Ms Morgan was a psychiatric nurse therapist. Her employer dismissed her for being incapable of work due to reasons of ill health. She had been absent for 17 months due to severe depression. The Claimant filed claims to the Tribunal of disability discrimination (including breach of the duty to make reasonable adjustments), harassment and unfair dismissal.

The Tribunal heard the claim in early 2013. It upheld the claims of harassment arising from the conduct of two individuals, and the reasonable adjustments claim. The Tribunal found the Board should have re-deployed Ms Morgan to a suitable role. The Tribunal noted that Ms Morgan had presented all claims outside the normal three-month time limit, with one claim being made some three years after the incidents that gave rise to the claim occurring. However, the Tribunal decided that it would be just and equitable to extend time.

The Board appealed to the EAT. The EAT did not agree with the Tribunal’s findings on the reasonable adjustments claim and the EAT remitted the case to the Employment Tribunal. It also found the Tribunal had erred in its decision to extend time since it should have looked at the claims separately and considered the reason for Ms Morgan submitting the claims late. The EAT also remitted these matters to the Tribunal.

The matter did not come before the Tribunal until 9 February 2015. At the hearing the Tribunal agreed to extend time for the reasonable adjustments claim. On the harassment claims, the Tribunal decided to only extend time for one complaint.

The Board appealed against the Tribunal’s decision. The EAT referred to section 123 of the Equality Act 2010. This provides:

“(1) [Such a complaint] may not be brought after the end of –

(a) the period of 3 months starting with the date of the act to which the complaint relates, or

(b) such other period as the employment tribunal thinks is just and equitable.…”

The EAT noted that it remains for the Claimant to persuade the Tribunal to exercise a judicial discretion to extend time. It also noted the Tribunal will do so if persuaded that, taking account of all relevant circumstances, it is “just and equitable” to do so. The Tribunal will consider the period of delay in presenting the claim. It will consider the reason(s) the Claimant did not present the claim within the initial three months and during any following period of delay. The Tribunal will consider the credibility and acceptability of the reasons. Finally, the Tribunal will consider the prejudice that each party will suffer because of a decision to extend or not to extend time.

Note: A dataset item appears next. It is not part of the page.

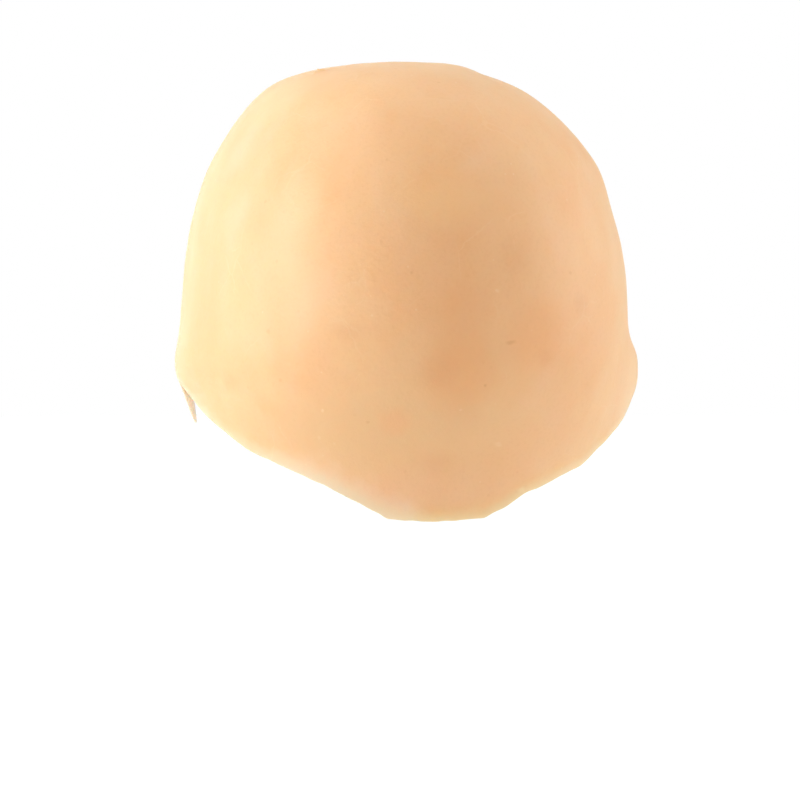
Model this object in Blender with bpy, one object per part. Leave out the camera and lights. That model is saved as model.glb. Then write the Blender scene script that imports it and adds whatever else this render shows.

The EAT undertook a critical analysis of the Tribunal’s reasoning in finding that time could be extended. It looked at the prejudice to both parties in extending time. The EAT was mindful of the fact Ms Morgan had been poorly and unable to pursue her claim and that if it did not extend time she would be unable to bring a well-founded claim. It also considered the Tribunal’s finding that Ms Morgan was pursuing an internal grievance intending to fully resolve her concerns. Her ill health also delayed this. The EAT did criticise the Tribunal for not expressing its reasons in a better way. However, it found the Tribunal did not take into account any matters which it should not have, or reach a conclusion which could be described as perverse. Therefore, the EAT found no basis on which to interfere with the Tribunal’s decision.

The case will now be remitted to the Employment Tribunal to determine appropriate remedies.